After replicating a bug, I usually follow a process that looks roughly like
this. I try each step, and if it's not resolved by then, I move onto the next.

1) Examine git log to hopefully determine which commit introduced the bug, in
order to narrow the search space

2) Set breakpoint when the bug becomes observable, attach debugger and
identify root cause of bug.

3) Verify that any function calls to dependencies are correct according to
documentation, and any conditionals are working as expected (double check
logic too)

4) Try a bunch of google searches

5) Read dependency documentation more closely, and read its code on GitHub to
understand how it works

6) Ask for help in an IRC channel if available

7) Re-evaluate priorities

------
lordkrandel
When I started coaching a junior guy, I've been able to see all the logic,
speed and wisdom I've learnt in time and that he still needed to work on.

------
avichalp
Understanding and getting comfortable with alternative paradigms. Functional
programming if you do lot of imperative programming.
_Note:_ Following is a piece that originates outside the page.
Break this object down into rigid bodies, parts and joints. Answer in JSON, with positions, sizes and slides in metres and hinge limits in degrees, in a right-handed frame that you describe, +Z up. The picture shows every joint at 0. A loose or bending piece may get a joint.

Imperative if you do a
lot of declarative programming (eg sql) etc.

------
axansh
Whenever I get a bug in the production system and I have all the required
information in log - that time I thought I became better at programming.

------
elamje
When I started learning lisp/Emacs/clojure I felt enlightened in a way I never
did before with Java and Python

------
jrochkind1
Most times I look at old code i wrote!